Both this “Carol of Winter Peace” and the preceding “Season of Light” also had the special quality of carrying an inspirational message, so in tune with the season. That laid the groundwork for an emotional release in the most rousing version of “Deck the Halls” that I’ve ever heard. Everyone on the risers put down their music scores, loosened up, and just had fun, clapping to the beat of the music as they sang. The intensity built, and it got to where the song really rocked. In my notes I wrote: “Every chorus should get the opportunity to sing this song!”
It was during “Deck the Halls” that I noticed something I don’t recall having seen in other choral concerts. Accompanist Lori Jarvey was singing along as she played. This seemed all the more surprising because her playing throughout this concert was so accomplished, full of confidence and style. But singing as she played (which I noticed in other pieces, as well) says something special about an accompanist: that they’re really part of the group, committed and sharing the spirit of each piece in a very personal way.
“December Rose” was a very different experience, a lovely new tune to the words of “Lo, How a Rose E’er Blooming.” And a highlight of this performance was a flute obbligato by guest artist Steve McWilliams, a last-minute stand-in for the violinist originally scheduled. “Obbligato” means “not to be omitted” and indeed his performance was a great enhancement to this piece.
Next was a livelier-than-usual “Jingle Bells,” full of interesting and challenging key changes. Then the women of the chorus presented “The Hands That First Held Mary’s Child” (again accompanied by flute and piano). I watched these ladies closely as they sang, and what I saw in (almost) every face was an earnest effort to communicate the strong feelings of the music.
At this point, the 25-member ensemble that bears the formal name of this group (“Woodland Chamber Singers”) came down front. As they performed the difficult rhythms of “Caroling, Caroling” with great accuracy and energy — from memory and with good blend — it occurred to me that they indeed sounded like a hand-picked group. Their next piece, “Midnight Clear,” was a new take on “It Came Upon a Midnight Clear.” There was a new melody that used the comforting, familiar words of this carol (plus a rarely performed verse), giving a completely new and contemporary musical experience, sprinkled with jazz harmonies. As they sang, I was conscious of their excellent vocal control.
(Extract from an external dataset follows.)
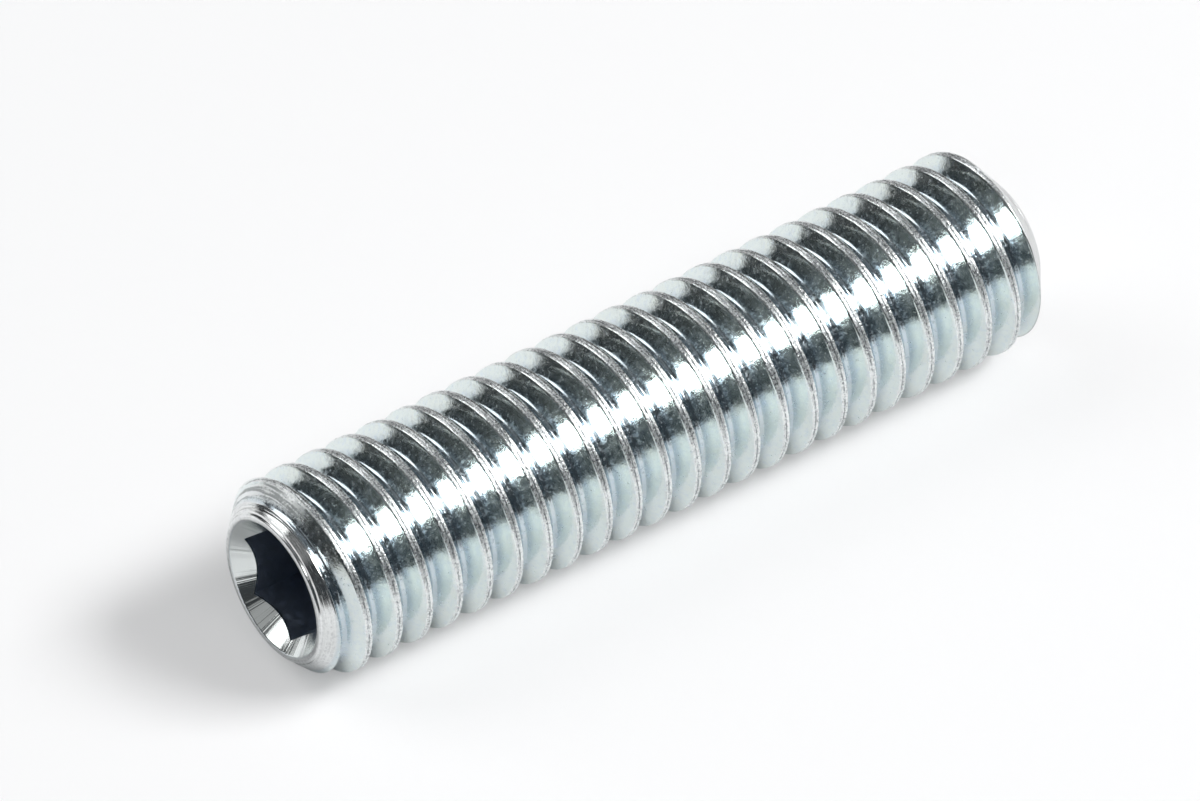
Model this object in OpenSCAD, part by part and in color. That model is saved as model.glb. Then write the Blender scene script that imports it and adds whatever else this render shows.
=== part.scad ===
// Hexagon socket set screw with a flat point, lying on its side as it comes to rest.
// The axis runs along X. The point face is at X = 0 and the socket rim at X = -length.
// Sizes are in millimetres and angles in degrees.

/* [Screw] */
// Length over all, from the socket rim to the flat point
length = 24.7; // [12:0.1:40]
// Diameter over the thread crests
major_d = 5.85; // [5.6:0.05:6.4]

/* [Thread] */
// Distance from one crest to the next
pitch = 1; // [0.8:0.05:1.25]
// Width of the flat left along the crest
crest_w = 0.2; // [0.1:0.02:0.3]
// Angle between the two flanks of the groove
flank_angle = 60; // [55:1:65]
// Radius of the rounded groove bottom
root_r = 0.14; // [0.08:0.01:0.2]
// Distance from the socket rim to the first crest, measured along the top
first_crest = 0.835; // [0.5:0.005:1.5]

/* [Socket end] */
// Width across the flats of the hexagon
socket_af = 3; // [2.4:0.1:3.3]
// Depth of the flats below the rim
socket_depth = 3.6; // [2:0.1:6]
// Turn of the hexagon about the axis, from a corner pointing straight up
socket_turn = -12.9; // [-30:0.1:30]
// Angle of the drilled bottom of the socket
socket_bottom_angle = 120; // [90:1:150]
// Diameter of the countersunk mouth of the socket
mouth_d = 4; // [3.9:0.05:4.3]
// Angle of the countersink
mouth_angle = 90; // [80:1:110]
// Width of the rim between the mouth and the outer chamfer
rim_w = 0.14; // [0.08:0.01:0.2]
// Radius of the rounding over both edges of the rim
rim_round = 0.12; // [0.03:0.01:0.2]
// Angle of the outer chamfer, measured from the axis
rim_chamfer_angle = 45; // [35:1:60]

/* [Point end] */
// Diameter of the flat point
point_d = 3.7; // [2.5:0.1:4.2]
// Angle of the point chamfer, measured from the axis
point_chamfer_angle = 52; // [35:1:65]

/* [Hidden] */
$fn = 96;
arc_parts = 3;
rim_parts = 3;
most_steps = 28;
triangle_budget = 11000;
clear = 1;
profile_n = arc_parts + 3;
crest_r = major_d / 2;
half_angle = flank_angle / 2;
apex_r = crest_r - (pitch - crest_w) / 2 / tan(half_angle);
arc_r = apex_r + root_r / sin(half_angle);
turns = ceil(length / pitch) + 3;
steps = min(most_steps, floor(triangle_budget / (2 * profile_n * turns)));
chain = turns * profile_n;
bar_start = first_crest % pitch - 2.5 * pitch;
outside_r = crest_r + clear;
rim_r = mouth_d / 2 + rim_w;
point_r = point_d / 2;
mouth_depth = mouth_d / 2 / tan(mouth_angle / 2);
outer_turn = 90 - rim_chamfer_angle;
inner_turn = 90 - mouth_angle / 2;
nose_r = min(rim_round, 0.95 * rim_w / (tan(outer_turn / 2) + tan(inner_turn / 2)));

// One pitch of the thread as points of axial offset and radius, starting at the crest
function profile(i) =
    i == 0 ? [-crest_w / 2, crest_r] :
    i == 1 ? [crest_w / 2, crest_r] :
    let (swing = (90 - half_angle) * (1 - 2 * (i - 2) / arc_parts))
    [pitch / 2 - root_r * sin(swing), arc_r - root_r * cos(swing)];

// Point m along the chain of profiles, at step j of the turn
function thread_point(j, m) =
    let (p = profile(m % profile_n), part_turn = (j + 0.5) / steps, a = 360 * part_turn)
    [p[1] * cos(a), p[1] * sin(a), p[0] + (floor(m / profile_n) + part_turn) * pitch];

// Number of that point. The step after the last is the first one, a turn further on
function at(j, m) = j < steps ? j * chain + m : m + profile_n;

// Threaded bar along Z, closed by a point on the axis at each end
module threaded_bar() {
    low = steps * chain;
    high = low + 1;
    seam = steps - 1;
    top = chain - 1;
    points = [
        for (j = [0:seam], m = [0:top]) thread_point(j, m),
        [0, 0, -pitch],
        [0, 0, (turns + 1) * pitch]
    ];
    sides = [
        for (j = [0:seam], m = [0:top - 1 - (j == seam ? profile_n : 0)])
            each [[at(j, m), at(j, m + 1), at(j + 1, m)],
                  [at(j, m + 1), at(j + 1, m + 1), at(j + 1, m)]]
    ];
    low_end = [
        for (j = [0:seam]) [low, at(j, 0), at(j + 1, 0)],
        for (i = [0:profile_n - 1]) [low, i + 1, i]
    ];
    high_end = [
        for (j = [0:seam - 1]) [high, at(j + 1, top), at(j, top)],
        for (i = [1:profile_n]) [high, at(seam, top - i), at(seam, top - i + 1)],
        [high, top, at(seam, top - profile_n)]
    ];
    polyhedron(points, concat(sides, low_end, high_end));
}

// Everything beyond the rounded rim, outside the chamfer around it and inside the countersunk mouth
module beyond_rim() {
    slope = (outside_r - rim_r) / tan(rim_chamfer_angle);
    outer_r = rim_r - nose_r * tan(outer_turn / 2);
    inner_r = mouth_d / 2 + nose_r * tan(inner_turn / 2);
    outer_arc = [
        for (i = [rim_parts:-1:0]) let (a = outer_turn * i / rim_parts)
            [outer_r + nose_r * sin(a), nose_r - nose_r * cos(a)]
    ];
    inner_arc = [
        for (i = [0:rim_parts]) let (a = inner_turn * i / rim_parts)
            [inner_r - nose_r * sin(a), nose_r - nose_r * cos(a)]
    ];
    outside = [[0, -6 * pitch], [outside_r, -6 * pitch], [outside_r, slope]];
    rotate_extrude()
        polygon(concat(outside, outer_arc, inner_arc, [[0, mouth_depth]]));
}

// Everything beyond the flat point and outside its chamfer
module beyond_point() {
    slope = (outside_r - point_r) / tan(point_chamfer_angle);
    rotate_extrude()
        polygon([[0, length], [point_r, length], [outside_r, length - slope],
                 [outside_r, length + 6 * pitch], [0, length + 6 * pitch]]);
}

// Hexagon socket with its drilled bottom, sunk from the rim
module socket() {
    bottom = socket_af / 2 / tan(socket_bottom_angle / 2);
    rotate([0, 0, socket_turn])
        translate([0, 0, -clear])
            cylinder(h = socket_depth + clear, d = socket_af / cos(30), $fn = 6);
    translate([0, 0, socket_depth - 0.01])
        cylinder(h = bottom, r1 = socket_af / 2, r2 = 0);
}

module set_screw() {
    color("silver")
        translate([-length, 0, 0])
            rotate([0, 90, 0])
                difference() {
                    translate([0, 0, bar_start])
                        threaded_bar();
                    beyond_rim();
                    beyond_point();
                    socket();
                }
}

set_screw();
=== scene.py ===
import math

import bmesh
import bpy
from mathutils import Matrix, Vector


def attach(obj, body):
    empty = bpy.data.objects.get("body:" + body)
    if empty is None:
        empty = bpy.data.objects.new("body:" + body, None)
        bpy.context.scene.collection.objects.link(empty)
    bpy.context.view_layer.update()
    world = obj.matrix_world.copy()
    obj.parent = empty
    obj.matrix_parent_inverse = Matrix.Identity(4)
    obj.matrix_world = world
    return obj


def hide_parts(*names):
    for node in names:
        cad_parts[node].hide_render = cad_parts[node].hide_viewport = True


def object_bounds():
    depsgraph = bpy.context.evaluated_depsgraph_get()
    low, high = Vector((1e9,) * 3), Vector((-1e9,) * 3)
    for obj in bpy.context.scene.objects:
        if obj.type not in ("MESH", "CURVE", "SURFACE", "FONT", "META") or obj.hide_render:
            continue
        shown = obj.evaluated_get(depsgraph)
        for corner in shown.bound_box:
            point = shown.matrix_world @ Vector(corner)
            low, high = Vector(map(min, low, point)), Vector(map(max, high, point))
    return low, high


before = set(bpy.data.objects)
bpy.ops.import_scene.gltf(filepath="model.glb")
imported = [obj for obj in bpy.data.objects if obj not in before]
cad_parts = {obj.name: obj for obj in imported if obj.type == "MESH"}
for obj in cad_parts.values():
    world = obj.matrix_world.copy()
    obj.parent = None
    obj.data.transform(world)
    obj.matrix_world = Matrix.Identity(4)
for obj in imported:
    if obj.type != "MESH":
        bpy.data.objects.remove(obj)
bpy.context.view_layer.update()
mm = 0.001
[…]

“Carols of the Night” was a combination of “O Holy Night” and “Silent Night,” performed by the full chorus. Actually, it was the full chorus plus the audience because we were invited to sing along with “Silent Night.” The chorus’s singing at the beginning of “O Holy Night” was simply ethereal, until it grew into a full, rich sound. It was a lovely arrangement, and when we got the opportunity, many of us in the audience sang along. Even though I was sitting in the back of the church, I could tell others were singing because they were holding up their music — and director Heinson acknowledged their efforts with an appreciative smile.
“Ogo ni fun Oluwa” was something else. Several chorus members went to “stage left” to take up about 4 African percussion instruments. Then the chorus started singing (in the Yoruba language) this song that translates as “Glory to God in the Highest.” Have you ever seen an African choir performing a lively song while standing still? No, you haven’t. And in this performance tonight, there wasn’t a singer who wasn’t moving, completely enjoying the experience, and adding a bit of “choralography” as they sang. The joy of this song radiated from the chorus to the audience, and many of us clapped along with them.
At this point, chorus president Ruth Miller announced the final piece of music, “Auld Lang Syne,” and reiterated the theme of the concert: “Peace and Light.” It was a good arrangement of this traditional song, full of close harmonies, emphasized in the unaccompanied beginning. Soon it struck me that this arrangement was a perfect demonstration of the quality of this group. Then another thought came to mind. Woodland Chamber Singers is really the only community chorus in the city of Woodland. And it may sound corny to you, but a fine organization like this is a jewel in the crown of this city of just 59,000 souls – a community treasure.
I have to say that, good as it was, “Auld Lang Syne” didn’t feel like a proper finale to this concert — and it wasn’t. They had an encore: a rousing version of “Deck the Hall.” It was performed from memory, with hand clapping and great joy and energy, and for a while the Woodland Presbyterian Church really rocked. And needless to say, when the bows were over and the applause had died down, everyone, singers and audience alike, left that concert in high spirits.